▶ **Aim of the task**
The listing below should be copied in full, word for word.

▶ **Dataset content**
########

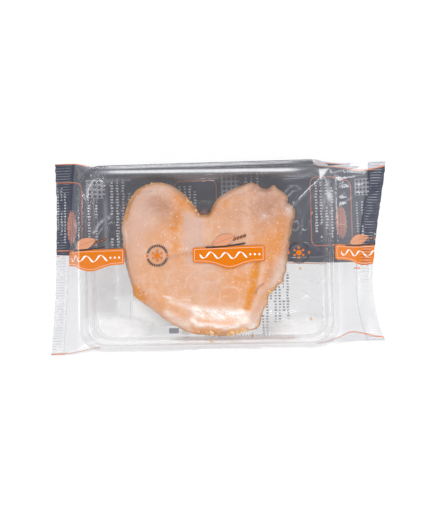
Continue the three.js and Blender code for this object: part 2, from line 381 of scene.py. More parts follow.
# Creases of the loose film over the tray: how high, how white and how wide, then their course.
CREASES = [
    (0.8, 0.7, 0.9, (85.4, 57.5), (90.1, 53.2), (93.4, 50.3), (95.4, 47.5), (99.4, 46)),
    (0.7, 0.45, 0.7, (79, 50.5), (71.3, 43.8), (62.2, 35.1), (56, 29.5)),
    (0.5, 0.25, 0.7, (80, 51), (71, 36), (66, 24), (65, 14)),
    (0.5, 0.4, 0.9, (87, 56), (84, 46), (83.5, 34), (84.5, 18)),
    (0.4, 0.3, 0.8, (89, 54), (88, 42), (87.2, 28), (87.8, 14)),
    (0.4, 0.25, 0.7, (78, 58), (70, 54), (61, 51), (54, 50.5)),
    (0.5, 0.4, 0.7, (100.7, 38.5), (92.4, 33.2), (85.4, 27.8), (77, 19.1)),
    (0.4, 0.45, 0.6, (59.8, 22), (62.6, 22.6), (64.1, 19.2), (61.9, 15.8), (59, 17)),
    (0.4, 0.4, 0.8, (54.8, 42.2), (58.4, 46.2), (63.2, 46.8), (65.2, 44), (60, 43.2), (57, 40)),
    (0.4, 0.4, 0.6, (54.9, -12.2), (63.7, -15.8), (72.4, -20.1)),
    (0.4, 0.6, 0.7, (71.9, -14.6), (77.5, -7.9)),
    (0.3, 0.5, 0.7, (75.8, -20.2), (78.6, -16.8)),
    (0.3, 0.2, 0.7, (58, 4), (68, 7.4), (77.7, 2.3)),
    (0.3, 0.15, 0.8, (64, -24), (76, -33), (86, -50)),
    (0.6, 0.5, 1.5, (-78.5, 18), (-74.6, 25), (-70, 27.7), (-66.2, 28.9)),
    (0.4, 0.45, 0.8, (-76.5, 16), (-72, 22.5), (-66, 25.5)),
    (0.3, 0.2, 0.8, (-66, 12), (-72, 3), (-78, -10)),
    (0.3, 0.25, 0.8, (-60, -16), (-68, -20), (-80, -21)),
    (0.4, 0.2, 0.9, (-87, -57), (-74, -45), (-62, -38)),
    (0.3, 0.2, 1.0, (-82, 54), (-74, 43), (-70, 36)),
    (0.3, 0.15, 0.8, (66, 46), (60, 34), (58.5, 27)),
]
# The film's little folded triangle, and the soft white veils beside the creases.
FOLDED_CORNER = (79, 50.6), (85.4, 58.4), (78.3, 58.2)
VEILS = [(0.5, 84.8, 39.3, 2.6, 3.4), (0.3, -70.3, 24, 1.6, 24), (0.08, 75, 40, 14, 16)]
STREAKED_VEIL = 84.5, 33, 5.5, 20


def film_wrinkles(x, y):
    """Ridges of the loose film over the tray: each a soft line, with a low cloud between them."""
    z = 0.16 * cloud(x, y * 1.4, 16, 3) + 0.04 * cloud(x * 1.3, y, 5, 13)
    for high, _, wide, *course in CREASES:
        z = z + high * stroke(x, y, wide + 0.4, *course)
    return z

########

▶ **Task response**
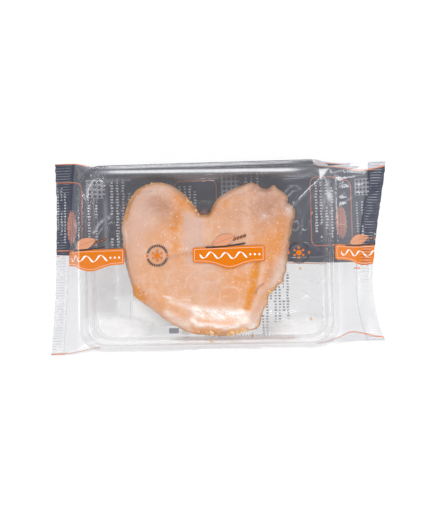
Continue the three.js and Blender code for this object: part 2, from line 381 of scene.py. More parts follow.
# Creases of the loose film over the tray: how high, how white and how wide, then their course.
CREASES = [
    (0.8, 0.7, 0.9, (85.4, 57.5), (90.1, 53.2), (93.4, 50.3), (95.4, 47.5), (99.4, 46)),
    (0.7, 0.45, 0.7, (79, 50.5), (71.3, 43.8), (62.2, 35.1), (56, 29.5)),
    (0.5, 0.25, 0.7, (80, 51), (71, 36), (66, 24), (65, 14)),
    (0.5, 0.4, 0.9, (87, 56), (84, 46), (83.5, 34), (84.5, 18)),
    (0.4, 0.3, 0.8, (89, 54), (88, 42), (87.2, 28), (87.8, 14)),
    (0.4, 0.25, 0.7, (78, 58), (70, 54), (61, 51), (54, 50.5)),
    (0.5, 0.4, 0.7, (100.7, 38.5), (92.4, 33.2), (85.4, 27.8), (77, 19.1)),
    (0.4, 0.45, 0.6, (59.8, 22), (62.6, 22.6), (64.1, 19.2), (61.9, 15.8), (59, 17)),
    (0.4, 0.4, 0.8, (54.8, 42.2), (58.4, 46.2), (63.2, 46.8), (65.2, 44), (60, 43.2), (57, 40)),
    (0.4, 0.4, 0.6, (54.9, -12.2), (63.7, -15.8), (72.4, -20.1)),
    (0.4, 0.6, 0.7, (71.9, -14.6), (77.5, -7.9)),
    (0.3, 0.5, 0.7, (75.8, -20.2), (78.6, -16.8)),
    (0.3, 0.2, 0.7, (58, 4), (68, 7.4), (77.7, 2.3)),
    (0.3, 0.15, 0.8, (64, -24), (76, -33), (86, -50)),
    (0.6, 0.5, 1.5, (-78.5, 18), (-74.6, 25), (-70, 27.7), (-66.2, 28.9)),
    (0.4, 0.45, 0.8, (-76.5, 16), (-72, 22.5), (-66, 25.5)),
    (0.3, 0.2, 0.8, (-66, 12), (-72, 3), (-78, -10)),
    (0.3, 0.25, 0.8, (-60, -16), (-68, -20), (-80, -21)),
    (0.4, 0.2, 0.9, (-87, -57), (-74, -45), (-62, -38)),
    (0.3, 0.2, 1.0, (-82, 54), (-74, 43), (-70, 36)),
    (0.3, 0.15, 0.8, (66, 46), (60, 34), (58.5, 27)),
]
# The film's little folded triangle, and the soft white veils beside the creases.
FOLDED_CORNER = (79, 50.6), (85.4, 58.4), (78.3, 58.2)
VEILS = [(0.5, 84.8, 39.3, 2.6, 3.4), (0.3, -70.3, 24, 1.6, 24), (0.08, 75, 40, 14, 16)]
STREAKED_VEIL = 84.5, 33, 5.5, 20


def film_wrinkles(x, y):
    """Ridges of the loose film over the tray: each a soft line, with a low cloud between them."""
    z = 0.16 * cloud(x, y * 1.4, 16, 3) + 0.04 * cloud(x * 1.3, y, 5, 13)
    for high, _, wide, *course in CREASES:
        z = z + high * stroke(x, y, wide + 0.4, *course)
    return z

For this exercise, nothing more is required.